**The request**
Return the full material exactly.

**Stored data**
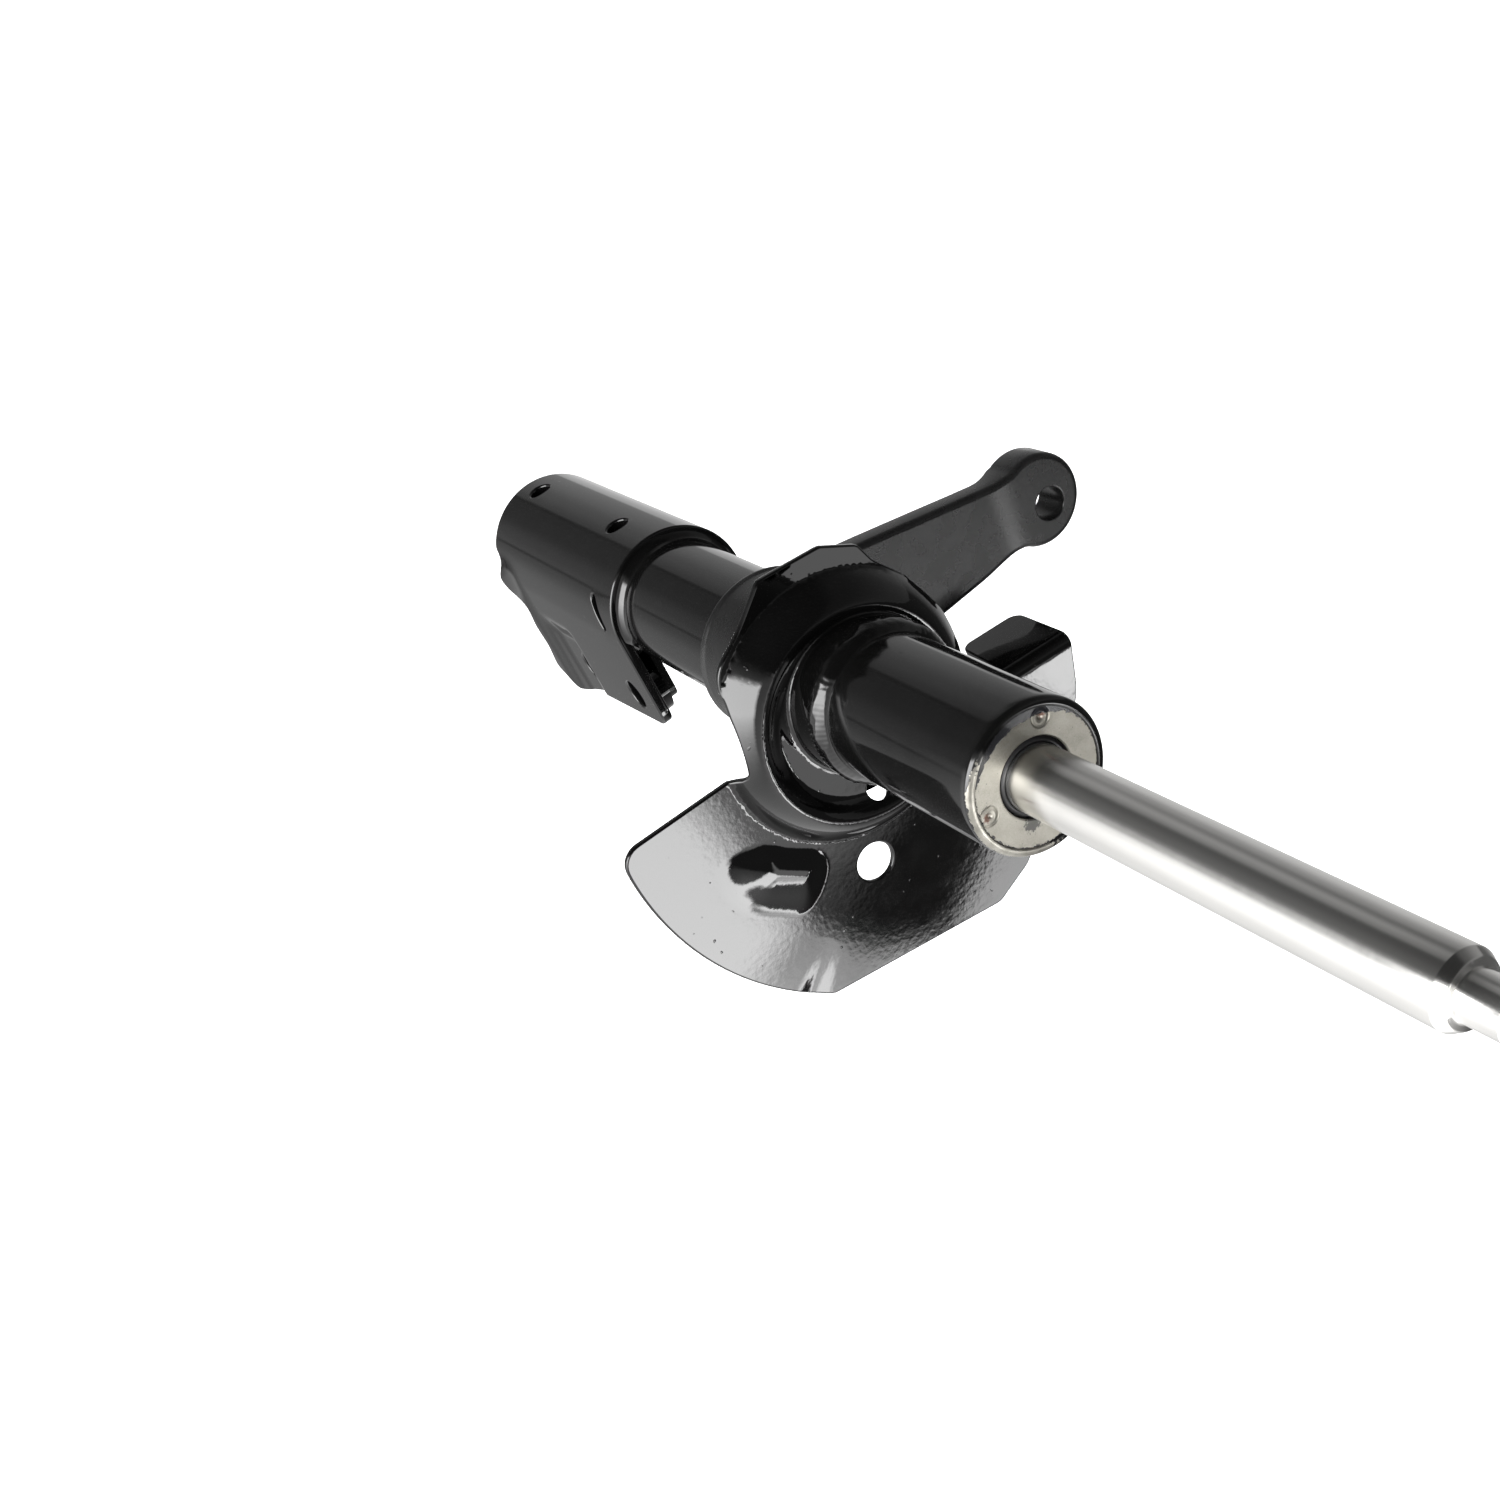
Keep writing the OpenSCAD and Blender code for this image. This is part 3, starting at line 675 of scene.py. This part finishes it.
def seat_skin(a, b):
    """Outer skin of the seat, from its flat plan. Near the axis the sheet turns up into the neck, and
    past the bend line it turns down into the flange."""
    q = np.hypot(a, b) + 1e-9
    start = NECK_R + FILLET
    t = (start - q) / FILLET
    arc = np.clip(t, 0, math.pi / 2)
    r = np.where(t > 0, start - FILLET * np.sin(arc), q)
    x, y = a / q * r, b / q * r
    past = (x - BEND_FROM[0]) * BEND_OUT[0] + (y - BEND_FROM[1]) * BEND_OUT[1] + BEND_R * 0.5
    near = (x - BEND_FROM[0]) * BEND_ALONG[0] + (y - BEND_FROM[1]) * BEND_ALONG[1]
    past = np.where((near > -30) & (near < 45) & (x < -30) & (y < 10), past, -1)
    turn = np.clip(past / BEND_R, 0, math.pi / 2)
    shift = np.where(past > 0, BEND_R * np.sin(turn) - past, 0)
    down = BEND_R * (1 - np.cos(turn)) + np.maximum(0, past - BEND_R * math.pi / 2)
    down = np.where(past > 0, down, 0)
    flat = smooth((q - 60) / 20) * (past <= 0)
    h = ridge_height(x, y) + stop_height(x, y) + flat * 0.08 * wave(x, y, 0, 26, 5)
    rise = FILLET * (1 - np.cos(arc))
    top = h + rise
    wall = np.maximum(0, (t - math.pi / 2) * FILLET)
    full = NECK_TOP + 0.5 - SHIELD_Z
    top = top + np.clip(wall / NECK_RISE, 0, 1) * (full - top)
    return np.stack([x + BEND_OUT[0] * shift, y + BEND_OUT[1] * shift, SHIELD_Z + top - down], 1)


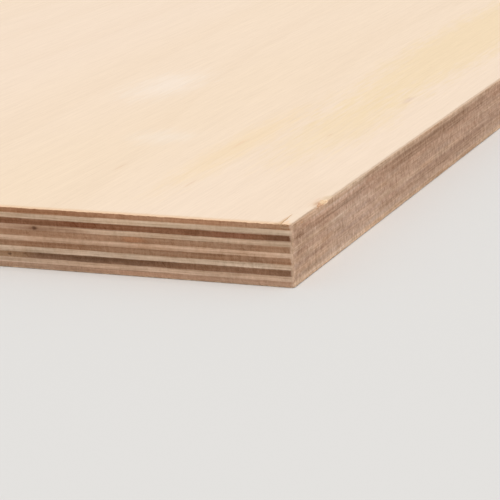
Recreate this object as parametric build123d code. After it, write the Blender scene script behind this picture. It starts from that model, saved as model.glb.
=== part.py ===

**Result for this task**
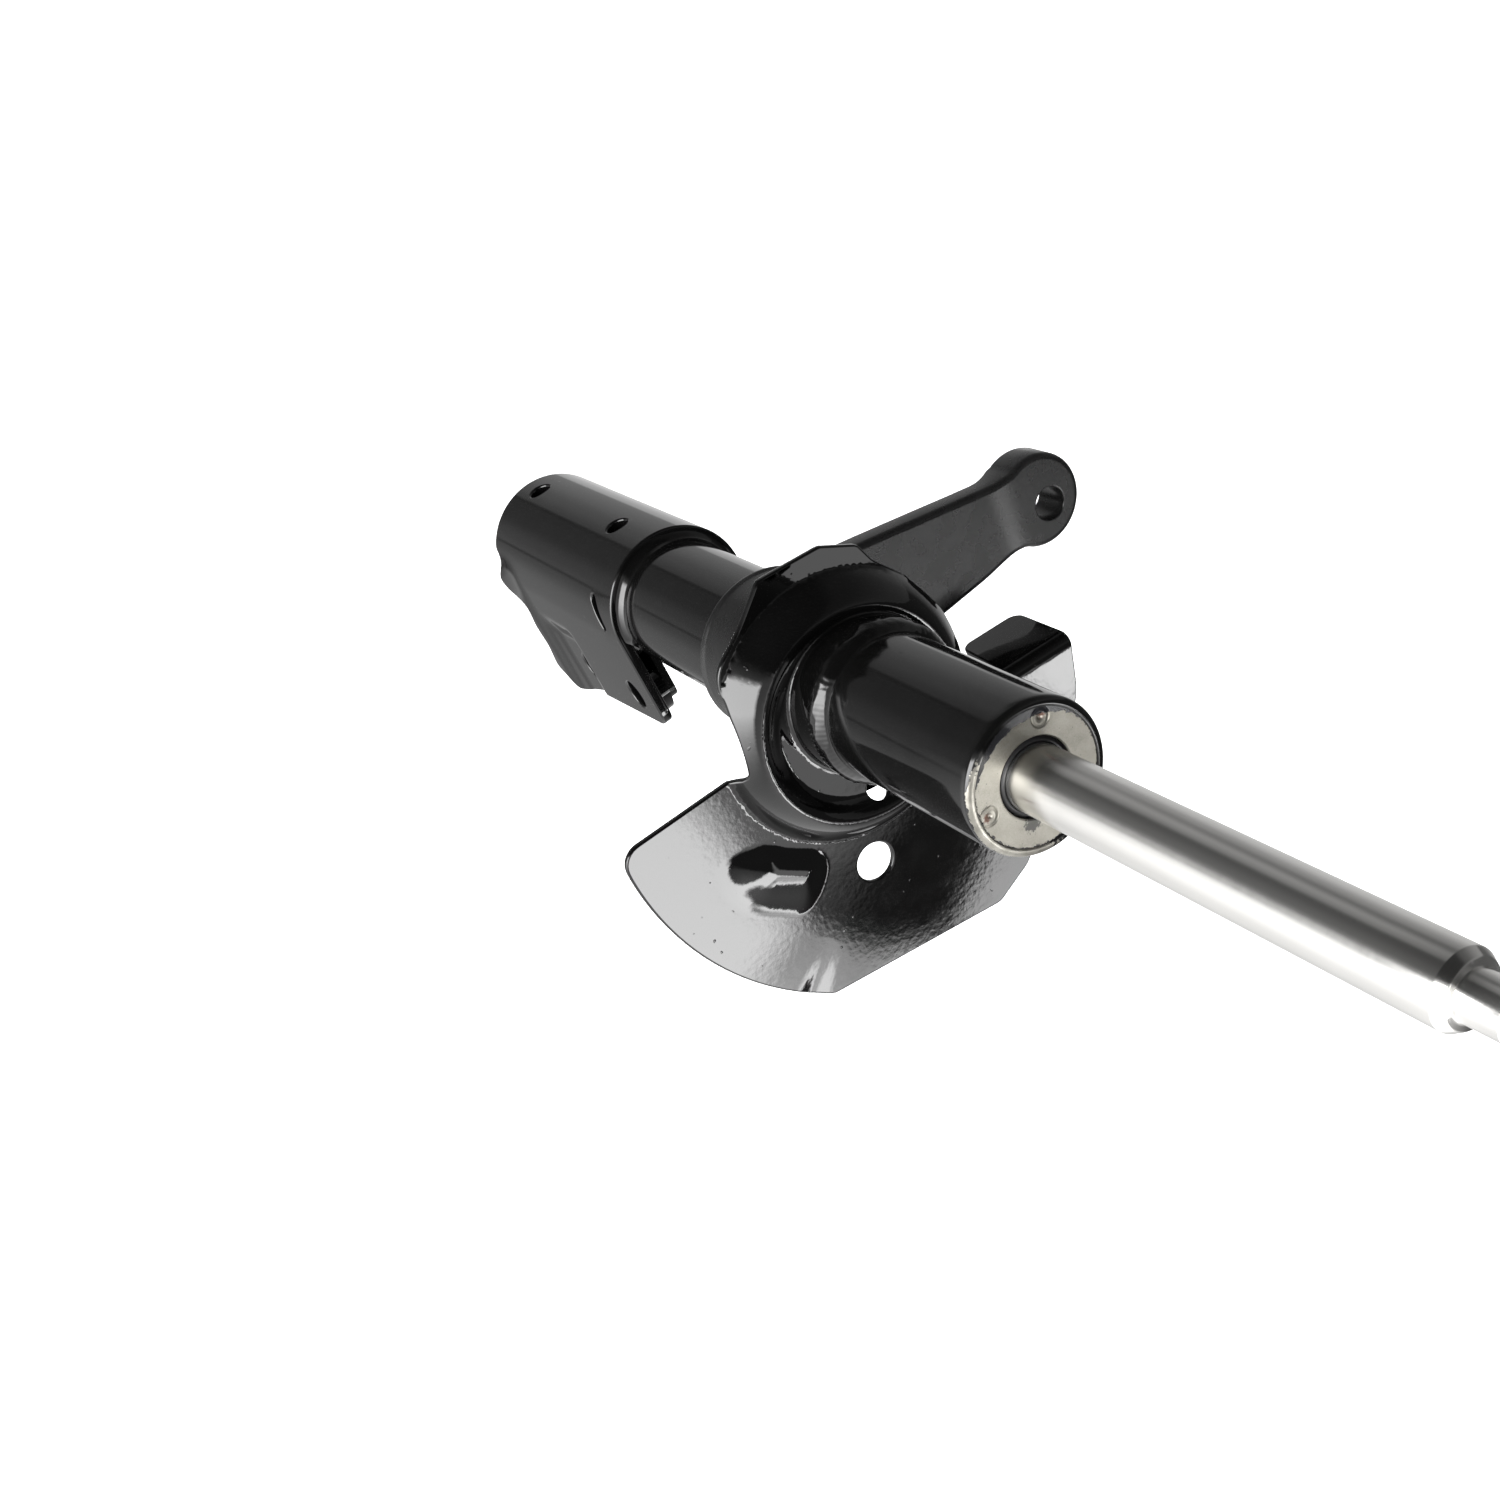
Keep writing the OpenSCAD and Blender code for this image. This is part 3, starting at line 675 of scene.py. This part finishes it.
def seat_skin(a, b):
    """Outer skin of the seat, from its flat plan. Near the axis the sheet turns up into the neck, and
    past the bend line it turns down into the flange."""
    q = np.hypot(a, b) + 1e-9
    start = NECK_R + FILLET
    t = (start - q) / FILLET
    arc = np.clip(t, 0, math.pi / 2)
    r = np.where(t > 0, start - FILLET * np.sin(arc), q)
    x, y = a / q * r, b / q * r
    past = (x - BEND_FROM[0]) * BEND_OUT[0] + (y - BEND_FROM[1]) * BEND_OUT[1] + BEND_R * 0.5
    near = (x - BEND_FROM[0]) * BEND_ALONG[0] + (y - BEND_FROM[1]) * BEND_ALONG[1]
    past = np.where((near > -30) & (near < 45) & (x < -30) & (y < 10), past, -1)
    turn = np.clip(past / BEND_R, 0, math.pi / 2)
    shift = np.where(past > 0, BEND_R * np.sin(turn) - past, 0)
    down = BEND_R * (1 - np.cos(turn)) + np.maximum(0, past - BEND_R * math.pi / 2)
    down = np.where(past > 0, down, 0)
    flat = smooth((q - 60) / 20) * (past <= 0)
    h = ridge_height(x, y) + stop_height(x, y) + flat * 0.08 * wave(x, y, 0, 26, 5)
    rise = FILLET * (1 - np.cos(arc))
    top = h + rise
    wall = np.maximum(0, (t - math.pi / 2) * FILLET)
    full = NECK_TOP + 0.5 - SHIELD_Z
    top = top + np.clip(wall / NECK_RISE, 0, 1) * (full - top)
    return np.stack([x + BEND_OUT[0] * shift, y + BEND_OUT[1] * shift, SHIELD_Z + top - down], 1)


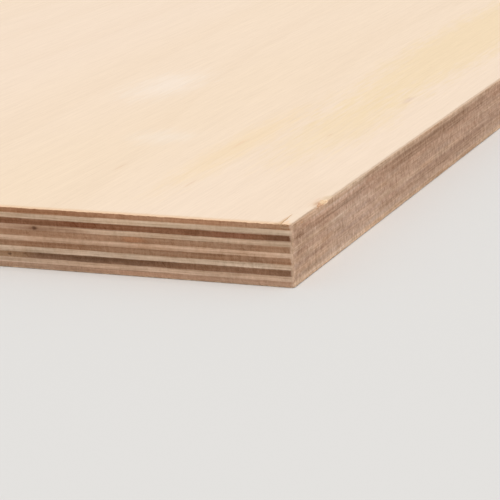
Recreate this object as parametric build123d code. After it, write the Blender scene script behind this picture. It starts from that model, saved as model.glb.
=== part.py ===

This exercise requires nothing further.